There is only one elevator serving the eleven floors in the physics department. This makes any trip from my 9th floor office to the Great Outdoors one to be considered carefully, since the wait time on the return journey can turn even the quickest trip to buy a soda into a day's expedition. 

On Wednesday, I had gone outside for two reasons: the first was that I was hungry and my computer monitor was starting to look like a large slab of extra dark Lindt chocolate. The second was that it was a beautiful afternoon and the rest of the week was forecast for nothing but rain. 

The rest of the week was also a national holiday. That, people, is what we call UNFAIR.

On my return, I chewed on the straw of my grapefruit juice and waited for the elevator to make its round-robin way to the first floor. I was just regretting not purchasing more food (maybe dinner and tomorrow's breakfast) when the doors slid open to reveal a young man standing in the centre of the elevator. His phone was flipped open but rather than looking at the screen, he was staring at a spot on the floor just in front of my feet. 

He did not move.

I hesitated. Clearly, there were two possibilities for what was going on here:

Either the elevator had become a stasis chamber or its occupant was a cyborg.

I almost didn't step inside. Then I realised that my hesitation might mean the cyborg knew his cover had been blown. No doubt he had been programmed to open his phone while updating, thinking this the ideal cover in a country where everyone is permanently glued to their handsets. YOU GOT TO LOOK AT THE SCREEN, MORON CYBORG. Yet another classic example of why computers won't take over the world. For others, see my published research. 

However, revealing I had discovered his ploy would undoubtedly result in alien abduction and probing and memory reassembling that would wipe my preparations for my next class and the whole thing would be in Japanese, so I wouldn't understand and therefore couldn't even blog about it!

Besides, I was meeting representatives from a nearby high school at 5:30 and an abduction was bound to over-run.

I stepped into the elevator. Time appeared to run normally. I flipped open my phone and tried to blend in.

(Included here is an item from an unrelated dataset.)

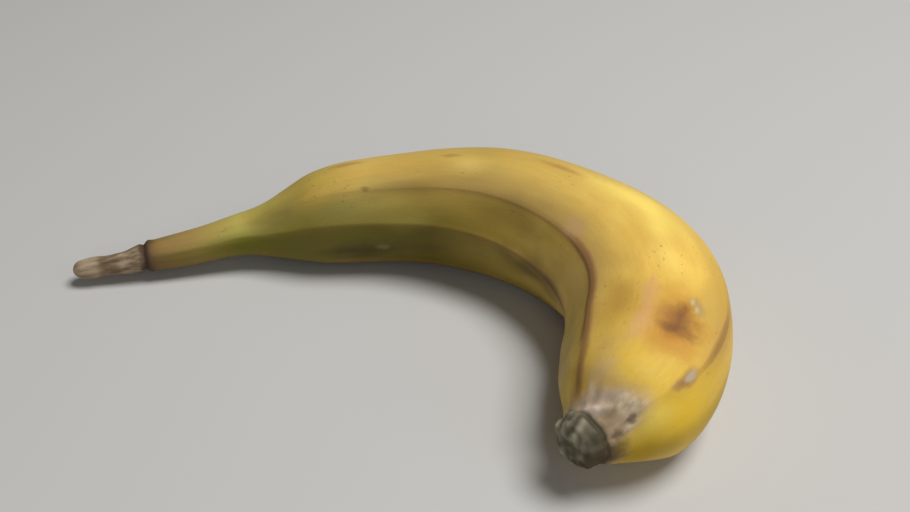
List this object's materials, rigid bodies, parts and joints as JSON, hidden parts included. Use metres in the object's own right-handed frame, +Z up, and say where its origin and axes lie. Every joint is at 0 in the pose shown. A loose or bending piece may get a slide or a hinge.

This was pointless since I had no signal while we moved. SEE HOW DUMB YOUR SCHEME IS, CYBORG BOY? After three floors, the cyborg looked up, then down again. This time, his eyes found his phone screen. 

I escaped on level 9. The cyborg continued going to level 11. Particle physics is probably history. 

6 comments:

  1. There's another important question: What, if any, is the connection between the plant shop crow and the cyborg man? Could this be a nefarious plot? Transmogrification?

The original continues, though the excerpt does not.